The concept of capability is central here. Capability is not just about compliance with specifications: it assesses the actual ability of a process to produce parts meeting specifications in a stable manner. This is the basis for the Six Sigma method, which aims for an extreme level of excellence: a 99.99966% rate of conformity, or less than 3.4 defects per million. Achieving this requires highly controlled processes, minimal variability and consistent high standards, from the initial design to the final quality control.

An industrial approach at the heart of NAAREA’s vision
NAAREA is not applying industrialization to nuclear technology as a secondary step.

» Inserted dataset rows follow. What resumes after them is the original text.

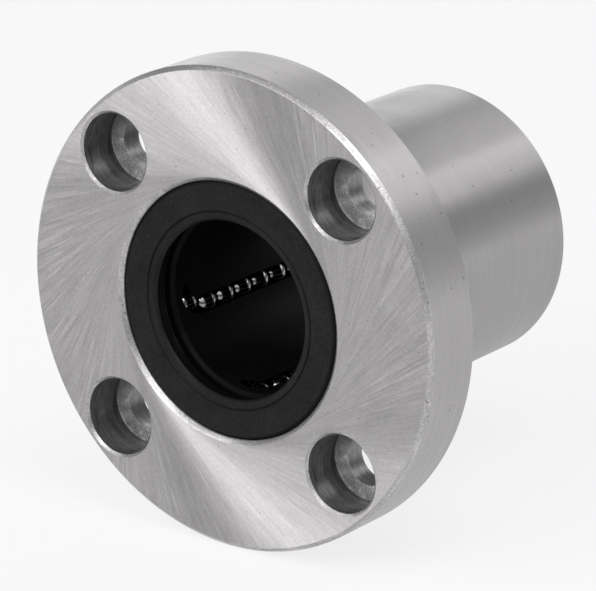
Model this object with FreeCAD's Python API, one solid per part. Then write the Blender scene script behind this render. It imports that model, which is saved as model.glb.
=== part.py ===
import FreeCAD, Part

import math
import os

# Flanged linear ball bearing, in millimetres.
# The shaft axis is Y. The counterbored flange face looks towards -Y and the barrel
# points towards +Y. The origin is on the shaft axis, in the flange's mounting face.
# Steel balls run round five racetrack circuits: they carry the shaft in the loaded
# lane, turn at one end, come back in the return lane and turn again.

Vec = FreeCAD.Vector
ORIGIN = Vec(0, 0, 0)
AXIS = Vec(0, 1, 0)

# Outer sleeve: main sizes
SHAFT_DIAMETER = 20.0
BARREL_DIAMETER = 32.0
BEARING_LENGTH = 42.0
FLANGE_DIAMETER = 54.0
FLANGE_THICKNESS = 8.0
FLANGE_EDGE = 0.5
BARREL_EDGE = 0.5
MOUTH_EDGE = 0.45
ROOT_GROOVE_DEPTH = 0.25
ROOT_GROOVE_WIDTH = 0.8

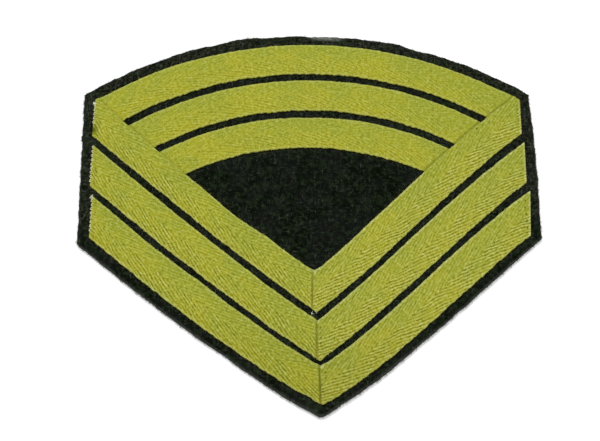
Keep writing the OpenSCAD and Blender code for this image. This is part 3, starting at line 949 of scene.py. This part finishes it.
# Chevron: left arm from its end to the crease, on to the mitre, then the right arm to its end.
# Each arm is its centre line moved by the share across; both are drawn to one corner on the mitre.
def makeChevron(rowName, name, holes, seed):
    left, right = arms[rowName, -1], arms[rowName, 1]
    overrun = chevron["overrun"]
    rise = left["pointWidth"] / 2 / math.cos(math.atan((left["pointSlope"] + right["pointSlope"]) / 2))
    top, foot = chevron["creaseTop"][rowName], chevron["creaseFoot"][rowName]

    def place(arm, u):
        return armPoint(arm, u, ringShare * armHalfWidth(arm, u))

    def until(arm, inside, low, high):
        return lastInside(lambda u: inside(*place(arm, u)), low + 0 * ringShare, high + 0 * ringShare)

    def downMitre(y):   # 0 at the mitre's upper corner, 1 at its lower one
        return (left["pointY"] + rise - y) / (2 * rise)

    def fromCrease(x, y):   # how far right of the crease, which leans away from the mitre as it goes down
        return x - mitreX(y) + top + (foot - top) * downMitre(y)

    mitres, ends, corners, lengths, shares = {}, {}, {}, {}, {}
    for arm in (left, right):
        hand = arm["hand"]
        mitres[hand] = until(arm, lambda x, y: hand * (x - mitreX(y)) < 0, -overrun, 0.5)
        ends[hand] = until(arm, lambda x, y: fieldRoom(rowName, x, y) > 0, 0.5, 1 + overrun)
        corners[hand] = np.array(place(arm, mitres[hand]))
        lengths[hand] = armRun(arm, 1.0)
        steps = endSteps(chevron["closeLength"]) / lengths[hand]
        whole = stations(2.0, 2 * int(lengths[hand] / weave["alongCell"]), steps)
        shares[hand] = whole[whole <= 1.0][:, None]   # from the end at 0 to the mitre at 1
    crease = until(left, lambda x, y: fromCrease(x, y) > 0, -overrun, 0.5)
    corner = (corners[-1] + corners[1]) / 2
    uLeft = ends[-1] + (crease - ends[-1]) * shares[-1]
    uSliver = crease + (mitres[-1] - crease) * np.array(chevron["slivers"])
    uRight = ends[1] + (mitres[1] - ends[1]) * shares[1][::-1]
    parts = []
    for arm, u in ((left, np.concatenate([uLeft, uSliver])), (right, uRight)):
        hand = arm["hand"]
        x, y = place(arm, u)
        pull = np.exp(-np.abs(u - mitres[hand]) * arm["reach"] / chevron["cornerReach"])
        shift = corner - corners[hand]
        parts.append((x + shift[0] * pull, y + shift[1] * pull, hand * armRun(arm, u),
                      ringShare * armHalfWidth(arm, u)))
    x, y, along, across = (np.concatenate([a, b]) for a, b in zip(*parts))
    filled = chevron["blunt"][rowName] * bell((x - mitreX(y)) / chevron["bluntReach"])
    y = y + filled * outerShare(ringShare, chevron["bluntShare"])[None, :]
    columns = np.arange(len(x))[:, None]
    creaseColumn = len(uLeft) - 1
    isLeft = columns < creaseColumn
    # The crease's right side is woven as the right arm is, so its run is measured along that arm
    startX, startY, startSlope = armCentre(right, 0.0)
    turn = math.atan(startSlope)
    alongB = (x - startX) * math.cos(turn) + (y - startY) * math.sin(turn)
    acrossB = (y - startY) * math.cos(turn) - (x - startX) * math.sin(turn)
    sliver = columns < len(uLeft) + len(uSliver)
    weaveB = (np.where(sliver, alongB, along), np.where(sliver, acrossB, across))
    fromEnd = np.concatenate([shares[-1] * lengths[-1] + 0 * uLeft, farOff + 0 * uSliver,
                              shares[1][::-1] * lengths[1] + 0 * uRight])

    off = fromCrease(x, y)
    groove = bell(off / chevron["creaseWidth"])
    # Tone: painted highlight along the edges and ends, painted shade along the sewn lines, a darker spot, and a
    # painted sheen beside the crease
    tone = np.where(isLeft, rimTone("left"), rimTone("right") + rims["rightSheen"])
    for hand, (pale, dark) in rims["ends"].items():
        tone = tone + edgeTone(hand * (endX(rowName, hand, y) - x), pale, dark)
    for darkSpotX, darkSpotY, reach, dark in chevron["darkSpots"][rowName]:
        tone = tone - dark * spot(x, y, darkSpotX, darkSpotY, reach)
    sheen, sheenAt, sheenWidth = chevron["creaseSheen"]
    tone = tone + sheen * bell((np.abs(off) - sheenAt) / sheenWidth)
    down = np.clip(downMitre(y), 0, 1)
    shadeEnd, shadeMiddle = chevron["creaseShade"][rowName]
    creaseShade = groove * (shadeEnd + (shadeMiddle - shadeEnd) * 4 * down * (1 - down))
    fold = chevron["foldRise"] * smoothStep(off / chevron["foldRamp"])
    fold = fold * smoothStep(pleatCover(rowName, x, y) / chevron["pleatFade"] + 1.0)
    under = seat + 0 * x
    thickness = weave["thickness"] + fold - chevron["creaseDepth"] * groove
    calm = (1 - chevron["creaseCalm"] * groove) * np.where(isLeft, 1.0, weave["rightRibs"])
    if rowName == "upper":
        over = lapOver(x, y)
        under = under + chevron["lapRise"] * over
        thickness = thickness - (weave["thickness"] - weave["lapThickness"]) * over
        tone = tone * (1 - chevron["lapCalm"] * over)
    piece, edges = makeTape(name, x, y, under, thickness, fromEnd, (along, across), weaveB, creaseColumn, calm,
                            creaseShade, tone, holes, seed)
    return piece, edges, lengths[-1] + lengths[1]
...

Rather, it is incorporating it from the design stage on, as a necessary condition for the emergence of a reliable, competitive and scalable SMR industry. Far from a simple mechanical transposition of industrial methods, this approach reflects the conviction that nuclear technologies can gain in agility, performance and control, if they are designed from the start as a reproducible system.
By structuring its choices around standardization, manufacturability and lifecycle management, NAAREA is contributing to sustainably developing a coherent industrial approach to nuclear energy. This approach paves the way for mass production that is ultra-reliable, efficient and controlled, and fosters the emergence of a new generation of innovators capable of leading this transformation.